Zuid-Korea hervat humanitaire hulp aan het noorden
Ondanks het nucleaire programma van Noord-Korea, heeft de Zuid-Koreaanse regering voor het eerst in bijna twee jaar besloten weer humanitaire hulp naar het stalinistische land te sturen. Via het wereldvoedselprogramma van de Verenigde Naties en Unicef moeten
medicijnen en voedsel ter waarde van ongeveer 6,7 miljoen euro, ondervoede kinderen en zwangere vrouwen in het noorden helpen.
Zuid-Korea staakte de humanitaire hulp na de vierde nucleaire test van het regime van Kim Jong-un in januari vorig jaar.

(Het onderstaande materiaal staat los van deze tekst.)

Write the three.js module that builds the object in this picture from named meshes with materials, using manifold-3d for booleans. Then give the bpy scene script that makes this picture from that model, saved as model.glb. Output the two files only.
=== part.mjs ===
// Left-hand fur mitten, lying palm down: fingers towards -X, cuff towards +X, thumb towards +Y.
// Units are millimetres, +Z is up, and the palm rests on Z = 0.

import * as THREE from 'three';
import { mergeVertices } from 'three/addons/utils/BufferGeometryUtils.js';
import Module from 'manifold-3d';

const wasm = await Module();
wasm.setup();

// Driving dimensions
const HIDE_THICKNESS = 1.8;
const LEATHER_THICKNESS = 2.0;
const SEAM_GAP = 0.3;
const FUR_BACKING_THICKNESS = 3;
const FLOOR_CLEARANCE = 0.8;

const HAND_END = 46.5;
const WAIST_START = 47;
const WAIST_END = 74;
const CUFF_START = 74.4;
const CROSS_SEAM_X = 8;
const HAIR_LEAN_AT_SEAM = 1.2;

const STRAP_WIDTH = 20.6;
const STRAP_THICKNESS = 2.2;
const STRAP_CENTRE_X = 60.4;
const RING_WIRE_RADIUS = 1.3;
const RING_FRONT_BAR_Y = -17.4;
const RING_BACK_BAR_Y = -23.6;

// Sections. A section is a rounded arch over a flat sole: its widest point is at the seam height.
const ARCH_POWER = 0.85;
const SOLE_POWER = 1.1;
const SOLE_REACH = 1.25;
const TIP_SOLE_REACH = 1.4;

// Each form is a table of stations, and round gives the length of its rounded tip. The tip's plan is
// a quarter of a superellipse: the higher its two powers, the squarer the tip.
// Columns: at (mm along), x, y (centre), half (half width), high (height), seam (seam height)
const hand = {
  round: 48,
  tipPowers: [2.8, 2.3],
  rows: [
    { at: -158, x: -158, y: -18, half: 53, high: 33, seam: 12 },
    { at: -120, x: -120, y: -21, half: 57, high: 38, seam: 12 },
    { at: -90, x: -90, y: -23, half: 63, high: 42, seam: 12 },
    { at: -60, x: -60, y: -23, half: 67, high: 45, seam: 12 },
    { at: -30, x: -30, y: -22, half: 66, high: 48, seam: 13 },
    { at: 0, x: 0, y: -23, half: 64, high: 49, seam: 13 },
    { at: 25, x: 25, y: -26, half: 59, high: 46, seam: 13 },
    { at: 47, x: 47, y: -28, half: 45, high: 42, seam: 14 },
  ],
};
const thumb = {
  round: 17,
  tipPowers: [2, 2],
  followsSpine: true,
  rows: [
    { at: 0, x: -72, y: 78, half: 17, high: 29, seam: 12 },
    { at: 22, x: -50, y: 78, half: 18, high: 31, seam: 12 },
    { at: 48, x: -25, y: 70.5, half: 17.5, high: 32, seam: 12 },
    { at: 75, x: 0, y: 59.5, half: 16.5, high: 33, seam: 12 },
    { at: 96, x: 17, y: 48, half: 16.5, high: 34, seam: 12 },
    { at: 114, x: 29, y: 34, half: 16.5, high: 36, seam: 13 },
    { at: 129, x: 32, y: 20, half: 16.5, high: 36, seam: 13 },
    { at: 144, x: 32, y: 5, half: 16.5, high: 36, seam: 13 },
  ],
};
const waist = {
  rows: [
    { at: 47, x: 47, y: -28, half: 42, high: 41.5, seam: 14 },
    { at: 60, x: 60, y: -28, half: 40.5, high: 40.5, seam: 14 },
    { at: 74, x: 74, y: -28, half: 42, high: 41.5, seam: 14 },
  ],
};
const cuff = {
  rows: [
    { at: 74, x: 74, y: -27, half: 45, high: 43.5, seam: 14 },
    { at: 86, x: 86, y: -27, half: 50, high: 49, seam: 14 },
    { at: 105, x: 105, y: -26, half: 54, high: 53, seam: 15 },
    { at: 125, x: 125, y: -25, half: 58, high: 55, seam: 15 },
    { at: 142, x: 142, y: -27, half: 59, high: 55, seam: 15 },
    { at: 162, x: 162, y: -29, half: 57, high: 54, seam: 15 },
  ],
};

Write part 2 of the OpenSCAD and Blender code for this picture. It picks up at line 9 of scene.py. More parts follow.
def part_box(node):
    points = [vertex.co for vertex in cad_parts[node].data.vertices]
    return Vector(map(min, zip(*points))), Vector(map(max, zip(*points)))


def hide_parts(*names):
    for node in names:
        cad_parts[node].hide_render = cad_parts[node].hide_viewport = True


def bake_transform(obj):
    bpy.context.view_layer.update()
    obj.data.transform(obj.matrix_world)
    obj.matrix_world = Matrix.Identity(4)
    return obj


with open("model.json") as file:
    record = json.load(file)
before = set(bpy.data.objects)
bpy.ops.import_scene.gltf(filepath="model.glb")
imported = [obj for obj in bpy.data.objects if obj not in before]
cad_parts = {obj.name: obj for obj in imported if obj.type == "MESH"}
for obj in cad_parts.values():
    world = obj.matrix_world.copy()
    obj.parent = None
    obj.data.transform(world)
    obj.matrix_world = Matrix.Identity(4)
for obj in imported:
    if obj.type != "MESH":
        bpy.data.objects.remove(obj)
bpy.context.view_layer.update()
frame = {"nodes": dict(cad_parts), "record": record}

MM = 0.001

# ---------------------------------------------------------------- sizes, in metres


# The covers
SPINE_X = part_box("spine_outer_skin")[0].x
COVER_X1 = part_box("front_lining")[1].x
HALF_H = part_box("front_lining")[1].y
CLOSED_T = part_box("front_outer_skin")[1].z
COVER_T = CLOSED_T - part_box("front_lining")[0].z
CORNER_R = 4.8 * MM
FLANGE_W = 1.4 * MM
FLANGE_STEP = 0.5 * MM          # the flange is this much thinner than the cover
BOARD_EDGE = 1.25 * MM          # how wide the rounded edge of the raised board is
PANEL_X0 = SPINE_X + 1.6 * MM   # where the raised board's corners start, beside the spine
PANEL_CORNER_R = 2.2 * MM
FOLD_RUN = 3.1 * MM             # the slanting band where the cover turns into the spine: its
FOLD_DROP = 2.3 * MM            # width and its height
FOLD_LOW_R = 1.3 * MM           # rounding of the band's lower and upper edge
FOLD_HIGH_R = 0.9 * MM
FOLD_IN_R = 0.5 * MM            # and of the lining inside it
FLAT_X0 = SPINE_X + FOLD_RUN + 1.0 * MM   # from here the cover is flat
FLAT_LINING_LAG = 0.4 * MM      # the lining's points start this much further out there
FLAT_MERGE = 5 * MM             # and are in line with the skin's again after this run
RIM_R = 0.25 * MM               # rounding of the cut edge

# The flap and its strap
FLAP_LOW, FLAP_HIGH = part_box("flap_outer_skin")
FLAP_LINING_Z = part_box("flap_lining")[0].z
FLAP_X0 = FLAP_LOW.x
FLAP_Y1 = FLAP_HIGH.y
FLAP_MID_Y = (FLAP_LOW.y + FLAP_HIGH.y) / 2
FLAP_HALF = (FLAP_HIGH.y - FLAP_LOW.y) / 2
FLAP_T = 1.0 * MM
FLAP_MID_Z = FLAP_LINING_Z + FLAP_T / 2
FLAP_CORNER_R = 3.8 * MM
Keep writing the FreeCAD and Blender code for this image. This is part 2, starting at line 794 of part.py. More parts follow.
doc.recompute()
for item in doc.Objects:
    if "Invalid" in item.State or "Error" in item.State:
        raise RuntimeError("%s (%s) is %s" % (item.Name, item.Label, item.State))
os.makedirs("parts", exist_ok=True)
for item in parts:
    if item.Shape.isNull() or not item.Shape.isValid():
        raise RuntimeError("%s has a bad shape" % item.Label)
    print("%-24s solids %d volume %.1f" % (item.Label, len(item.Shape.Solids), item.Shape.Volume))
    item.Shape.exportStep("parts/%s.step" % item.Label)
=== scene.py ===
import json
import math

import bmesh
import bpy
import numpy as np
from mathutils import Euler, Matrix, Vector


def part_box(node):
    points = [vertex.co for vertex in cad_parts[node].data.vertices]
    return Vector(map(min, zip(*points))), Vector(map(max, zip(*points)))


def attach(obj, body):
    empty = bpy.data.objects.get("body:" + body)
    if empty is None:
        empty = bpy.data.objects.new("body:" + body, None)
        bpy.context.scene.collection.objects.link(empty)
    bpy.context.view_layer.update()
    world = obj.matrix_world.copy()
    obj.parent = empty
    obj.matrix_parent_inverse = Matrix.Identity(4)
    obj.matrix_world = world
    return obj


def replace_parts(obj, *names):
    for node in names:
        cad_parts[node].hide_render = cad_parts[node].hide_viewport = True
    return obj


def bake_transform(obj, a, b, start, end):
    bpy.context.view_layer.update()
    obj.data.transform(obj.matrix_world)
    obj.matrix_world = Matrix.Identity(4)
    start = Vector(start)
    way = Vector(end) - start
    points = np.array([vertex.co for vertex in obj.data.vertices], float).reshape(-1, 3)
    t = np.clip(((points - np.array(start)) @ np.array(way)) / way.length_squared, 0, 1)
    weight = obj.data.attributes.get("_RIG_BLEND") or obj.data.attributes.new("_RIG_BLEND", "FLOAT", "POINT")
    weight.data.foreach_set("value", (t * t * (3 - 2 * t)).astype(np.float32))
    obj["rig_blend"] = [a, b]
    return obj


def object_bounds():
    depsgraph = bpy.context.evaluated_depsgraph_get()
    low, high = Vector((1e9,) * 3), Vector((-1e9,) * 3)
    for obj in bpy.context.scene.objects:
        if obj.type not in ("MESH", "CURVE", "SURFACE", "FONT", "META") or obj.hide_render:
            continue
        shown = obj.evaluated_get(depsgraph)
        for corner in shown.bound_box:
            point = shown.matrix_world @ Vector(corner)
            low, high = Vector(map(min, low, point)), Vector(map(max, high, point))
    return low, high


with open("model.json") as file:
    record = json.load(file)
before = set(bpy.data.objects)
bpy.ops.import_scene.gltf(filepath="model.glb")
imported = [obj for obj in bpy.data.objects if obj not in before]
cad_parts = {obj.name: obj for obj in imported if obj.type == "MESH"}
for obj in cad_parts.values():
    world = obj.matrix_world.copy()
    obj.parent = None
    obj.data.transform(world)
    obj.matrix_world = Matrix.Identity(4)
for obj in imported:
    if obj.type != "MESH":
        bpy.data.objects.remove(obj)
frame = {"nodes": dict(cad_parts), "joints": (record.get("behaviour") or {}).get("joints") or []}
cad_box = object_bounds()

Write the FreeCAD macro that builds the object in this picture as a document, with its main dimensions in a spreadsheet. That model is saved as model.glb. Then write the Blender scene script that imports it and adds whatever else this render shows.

In Noord-Korea leven ruim 25 miljoen mensen. Een deel van de bevolking is afhankelijk van buitenlandse voedselhulp door misoogsten en de slecht geleide economie. Geschat wordt dat zo'n 200.000 kinderen acute hulp nodig hebben.
De in mei geïnstalleerde Zuid-Koreaanse president Moon Jae-in vindt dat de beslissing om humanitaire hulp te sturen niet aan het voortschrijdende nucleaire programma van Noord-Korea moet worden gekoppeld. Daar is niet iedereen het mee eens. Andere Zuid-Koreaanse politici zijn bezorgd dat het de druk op Kim Jong-un ondermijnt. Die is steeds verder opgebouwd door steeds verdergaande VN-sancties, de laatste werden opgelegd na een zesde nucleaire test begin deze maand.
Japan
Ook in andere landen is er kritiek. Volgens persbureau Reuters heeft de Japanse premier Abe de kwestie over de humanitaire hulp vorige week ter sprake gebracht in een telefoongesprek met Moon Jae-in. Noord-Korea lanceerde de afgelopen weken twee raketten die over Japan vlogen, tot woede van de Japanse regering.
Zuid-Korea heeft nog niet besloten wanneer de hulp daadwerkelijk wordt gestuurd. Dat wordt op een later moment bepaald en is "afhankelijk van de relatie tussen beide Korea's". Volgens de regering is het niet mogelijk dat het noorden de hulp kan gebruiken voor zijn leger.